Genuine physical security is painful and expensive. And there is so
much remote network vulnerability exploitation and scanning that it's
not an excuse to ignore security whatsoever once they're inside the
network.

I've been through this in contract work, wtith the cry of "if they'e
inside our network, we have much worse problems". This was something
that made me wince every time I heard it, because it's often an excuse
to not bother with SSH key passphrases, not to bother to use HTTPS
instead of HTTP, and not to bother updating or testing passwords for
easy crackability. The result is that a bit of leverage, such a a
poorly secured SSH key or email password from a rootkitted system or
stolen from the mistyped login entries in system logs give tremendous
access to people who attack mail servers, backup systems, and log
servers.

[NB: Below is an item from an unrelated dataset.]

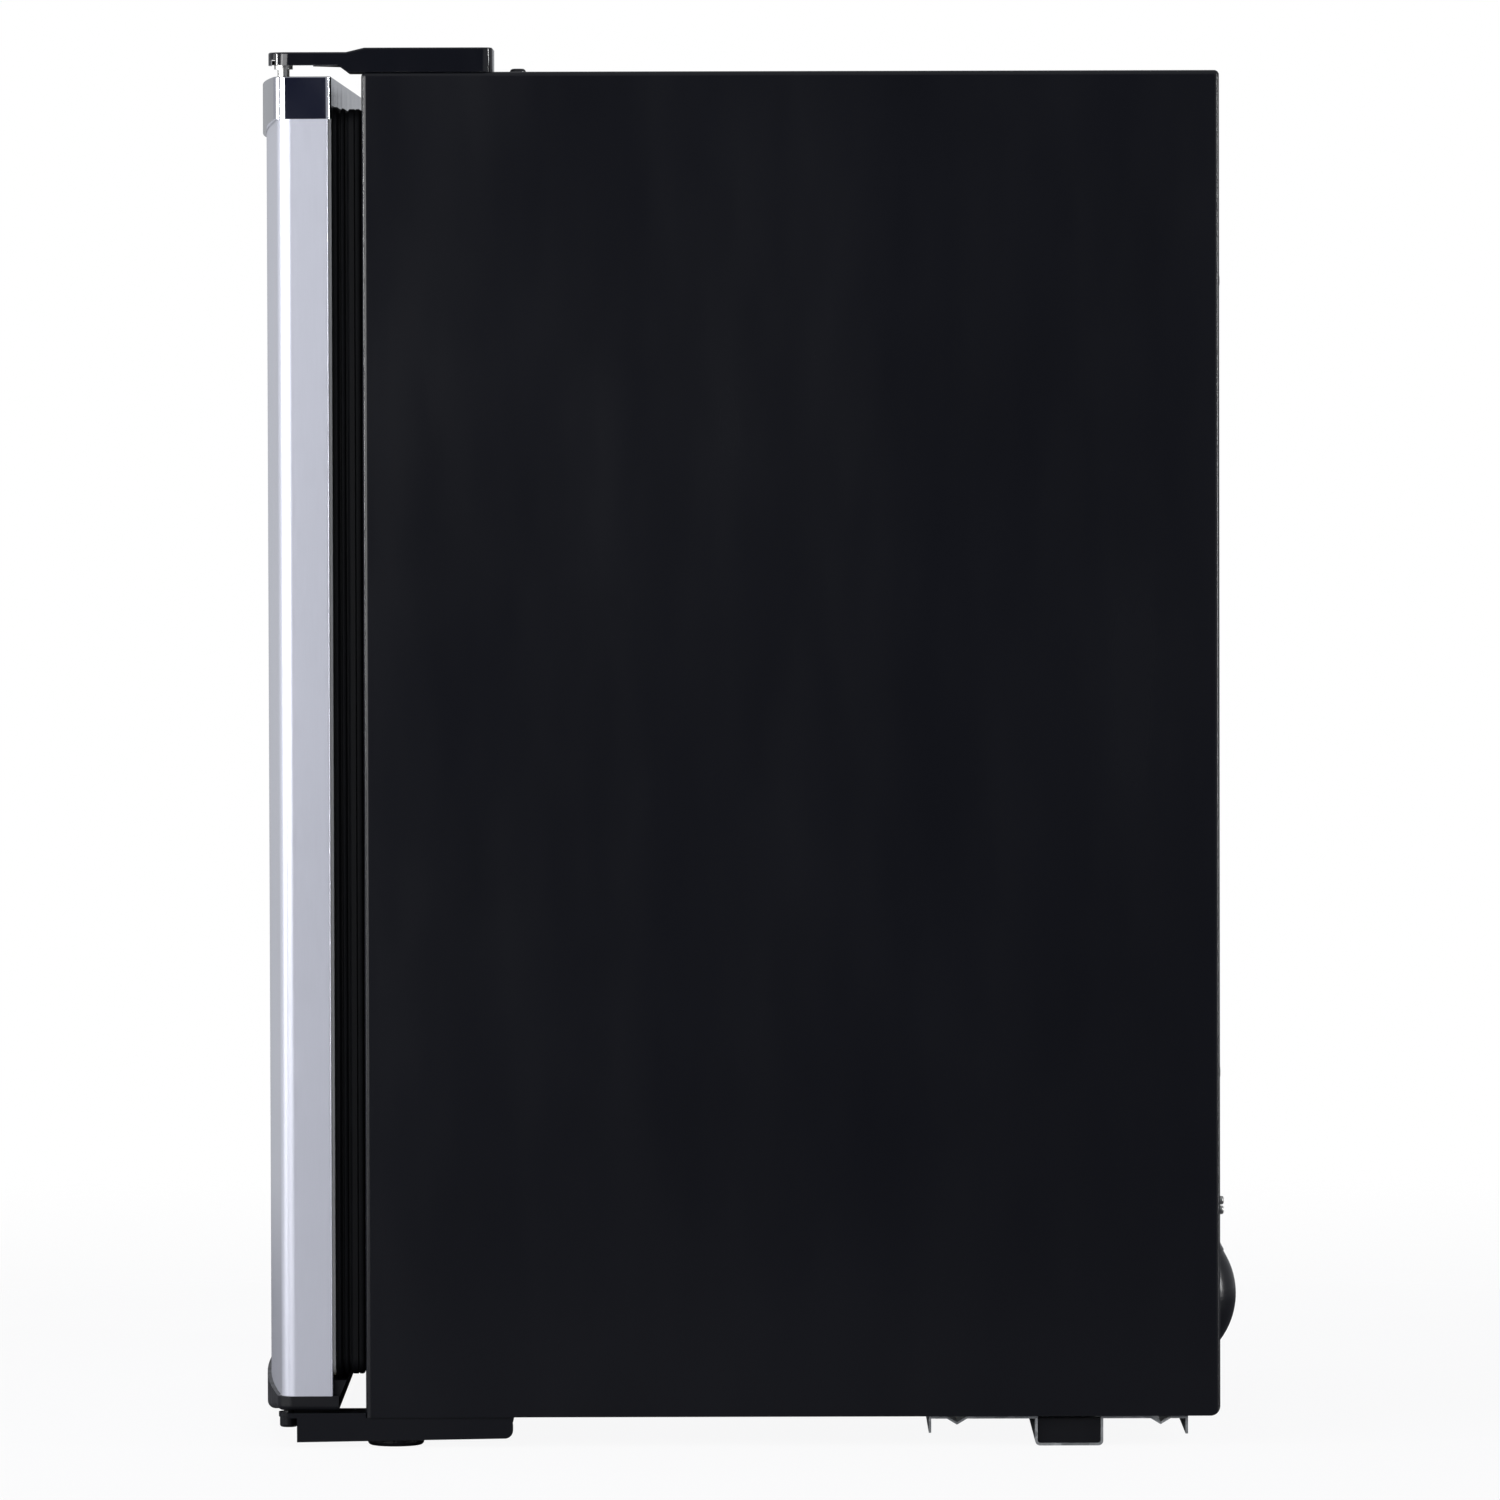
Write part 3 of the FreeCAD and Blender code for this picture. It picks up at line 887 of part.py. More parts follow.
def make_door_liner():
    """Vacuum-formed inner panel: a flat border for the gasket and a raised dyke round the racks."""
    x = GASKET_X - 1.5
    border = box(-x, x, DOOR_BACK + 0.05, DOOR_BACK + 1.55, GASKET_Z0 + 1.5, GASKET_Z1 - 1.5)
    border = rounded(border, 7.0, 1)
    border = border.cut(box(-DYKE_X + 1, DYKE_X - 1, -300, 0, DYKE_Z0 + 1, DYKE_Z1 - 1))
    raised = box(-DYKE_X, DYKE_X, DOOR_BACK + 0.05, DYKE_Y, DYKE_Z0, DYKE_Z1)
    raised = rounded(raised, 10.0, 1)
    recess = box(-DYKE_X + DYKE_W, DYKE_X - DYKE_W, PANEL_Y, DYKE_Y + 5, DYKE_Z0 + DYKE_W, DYKE_Z1 - DYKE_W)
    recess = rounded(recess, 8.0, 1)
    under_panel = box(-DYKE_X + 1.6, DYKE_X - 1.6, DOOR_BACK - 5, PANEL_Y - 1.6, DYKE_Z0 + 1.6, DYKE_Z1 - 1.6)
    under_panel = rounded(under_panel, 8.4, 1)
    ring_room = box(-DYKE_X + 1.6, DYKE_X - 1.6, PANEL_Y - 2, DYKE_Y - 1.6, DYKE_Z0 + 1.6, DYKE_Z1 - 1.6)
    ring_room = rounded(ring_room, 8.4, 1)
    core = box(-DYKE_X + DYKE_W - 1.6, DYKE_X - DYKE_W + 1.6, PANEL_Y - 3, DYKE_Y + 5,
               DYKE_Z0 + DYKE_W - 1.6, DYKE_Z1 - DYKE_W + 1.6)
    core = rounded(core, 9.6, 1)
    ring_room = ring_room.cut(core)
    liner = cut(raised, recess, under_panel, ring_room)
    save("door_liner", fuse(liner, border))


def make_door_foam():
    block = door_inner(DOOR_SKIN_Z0 + 0.2, DOOR_SKIN_Z1 - 0.2, SKIN_T + 0.2, back=DOOR_BACK - SKIN_T - 0.1)
    core = box(-DYKE_X + 2.0, DYKE_X - 2.0, DOOR_BACK - 2.0, PANEL_Y - 2.0, DYKE_Z0 + 2.0, DYKE_Z1 - 2.0)
    core = rounded(core, 8.0, 1)
    dyke = box(-DYKE_X + 2.0, DYKE_X - 2.0, DOOR_BACK - 2.0, DYKE_Y - 2.0, DYKE_Z0 + 2.0, DYKE_Z1 - 2.0)
    dyke = rounded(dyke, 8.0, 1)
    edge = DYKE_W - 2.0
    recess = box(-DYKE_X + edge, DYKE_X - edge, PANEL_Y - 5, DYKE_Y + 5, DYKE_Z0 + edge, DYKE_Z1 - edge)
    dyke = dyke.cut(rounded(recess, 10.0, 1))
    save("door_foam", fuse(block, core, dyke))


def gasket_frame(out0, out1, y0, y1):
    """Rectangular ring in the XZ plane: out0 and out1 are distances in from the gasket's outer edge."""
    outer = box(-GASKET_X + out0, GASKET_X - out0, y0, y1, GASKET_Z0 + out0, GASKET_Z1 - out0)
    outer = rounded(outer, 8.0, 1)
    inner = box(-GASKET_X + out1, GASKET_X - out1, y0 - 1, y1 + 1, GASKET_Z0 + out1, GASKET_Z1 - out1)
    return outer.cut(rounded(inner, 4.0, 1))


def make_gasket():
    """Magnetic seal: a flat base on the door, a narrower bellows and a wide magnet pocket at the face."""
    base = gasket_frame(0.0, GASKET_W, DOOR_BACK + 1.6, -246.4)
    edge = gasket_frame(0.0, 1.4, DOOR_BACK + 0.05, -246.4)
    bellows = gasket_frame(3.0, GASKET_W - 3.0, -246.6, -240.0)
    fold = gasket_frame(1.0, GASKET_W - 1.0, -243.8, -242.4)
    pocket = gasket_frame(2.0, GASKET_W - 1.0, -240.2, GASKET_BACK)
    magnet_room = gasket_frame(4.0, 13.0, -237.6, -233.2)
    save("door_gasket", fuse(base, edge, bellows, fold, pocket).cut(magnet_room))
    strips = gasket_frame(4.1, 12.9, -237.5, -233.3)
    gaps = [box(-300, 300, -300, 0, GASKET_Z0 + 14.0, GASKET_Z0 + 14.5),
            box(-300, 300, -300, 0, GASKET_Z1 - 14.5, GASKET_Z1 - 14.0)]
    save("gasket_magnets", cut(strips, *gaps))


RACKS = {"door_rack_bottom": (100.0, 80.0), "door_rack_middle": (318.0, 62.0), "door_rack_top": (500.0, 62.0)}
RACK_X = DYKE_X - DYKE_W - 1.0
RACK_Y0, RACK_Y1 = PANEL_Y + 0.3, -158.0


def make_racks():
    """Moulded door bins: a floor, a low bowed front wall and end walls, with a rim all round."""
    for name, (z, height) in RACKS.items():
        depth = RACK_Y1 if name == "door_rack_bottom" else RACK_Y1 - 14.0
        outer = box(-RACK_X, RACK_X, RACK_Y0, depth, z, z + height)
        outer = rounded(outer, 14.0, 2, lambda p: p.y > depth - 1)
        room = box(-RACK_X + 2.4, RACK_X - 2.4, RACK_Y0 + 2.4, depth - 2.4, z + 2.4, z + height + 5)
        room = rounded(room, 11.6, 2, lambda p: p.y > depth - 5)
        rim = rounded(box(-RACK_X, RACK_X, RACK_Y0, depth + 1.6, z + height - 4, z + height), 15.0, 2,
                      lambda p: p.y > depth)
        save(name, fuse(outer, rim).cut(room))


# ---------------------------------------------------------------- build
def build():
    make_outer_wrapper()
    make_front_rail()
    make_base_pan()
    make_compartment_panel()
    make_back_panel()
    make_liner()
    make_foam()
    make_condenser()
    make_rear_screws()
    make_plugs()
    make_top_hinge()
    make_hinge_cover()
    make_bottom_hinge()
    make_left_foot_plate()
    make_foot("levelling_foot_right", FOOT_X)
    make_foot("levelling_foot_left", -FOOT_X)
    make_compressor_plate()
    make_compressor()
    make_terminal_cover()
    make_refrigerant_parts()
    make_pan()
    make_shelves()
    make_crisper()
    make_evaporator()
    make_freezer_front()
    make_drip_tray()
    make_thermostat()
    make_door_skin()
    make_door_top_cap()
    make_door_bottom_cap()
    make_door_bushes()
    make_door_liner()
    make_door_foam()
    make_gasket()
    make_racks()


build()
print(len(NODES), "nodes")
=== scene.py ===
"""Looks of the compact refrigerator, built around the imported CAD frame. Metres, +Z up, door towards -Y."""

import json
import math

import bmesh
import bpy
from mathutils import Matrix, Vector


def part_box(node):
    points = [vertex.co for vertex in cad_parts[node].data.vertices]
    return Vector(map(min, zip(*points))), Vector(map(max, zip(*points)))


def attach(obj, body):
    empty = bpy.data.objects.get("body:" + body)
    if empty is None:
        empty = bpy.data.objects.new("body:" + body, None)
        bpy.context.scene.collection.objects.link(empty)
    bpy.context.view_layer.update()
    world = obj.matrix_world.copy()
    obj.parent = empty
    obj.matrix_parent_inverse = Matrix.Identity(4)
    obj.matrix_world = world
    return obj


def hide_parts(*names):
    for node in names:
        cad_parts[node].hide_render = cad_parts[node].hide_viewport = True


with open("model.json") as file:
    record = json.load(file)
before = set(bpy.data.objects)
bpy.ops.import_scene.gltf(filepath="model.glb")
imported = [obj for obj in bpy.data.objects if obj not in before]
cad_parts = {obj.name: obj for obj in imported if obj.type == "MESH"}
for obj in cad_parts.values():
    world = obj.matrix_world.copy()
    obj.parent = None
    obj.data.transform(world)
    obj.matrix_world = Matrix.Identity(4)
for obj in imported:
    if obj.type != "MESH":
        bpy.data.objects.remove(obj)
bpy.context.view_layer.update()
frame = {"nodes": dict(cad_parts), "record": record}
NODES = frame["nodes"]
MM = 0.001
MERGE_WITHIN = 1e-6                  # vertices closer than this are one
NOISE_ROUGHNESS = 0.55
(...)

The internal network access used to get done acts as a
springboard for attackers.

Yes, I remember the !@#$!#@!$ Morris Worm: it was my first big
security mess to clean up after, and emblazoned  a long-standing
lesson of "keeping your security patches up to date is part of the
job".

> Physical acces to a system is where coded security gives way in absolute
> terms to physical security measures. But again, that is if we're talking
> about serious security environments and almost none of our use cases
> probably represent that -- so we're left simply balancing usability vs
> security like normal people.
>
> -Iwao

Yes, it's an interesting balancing act.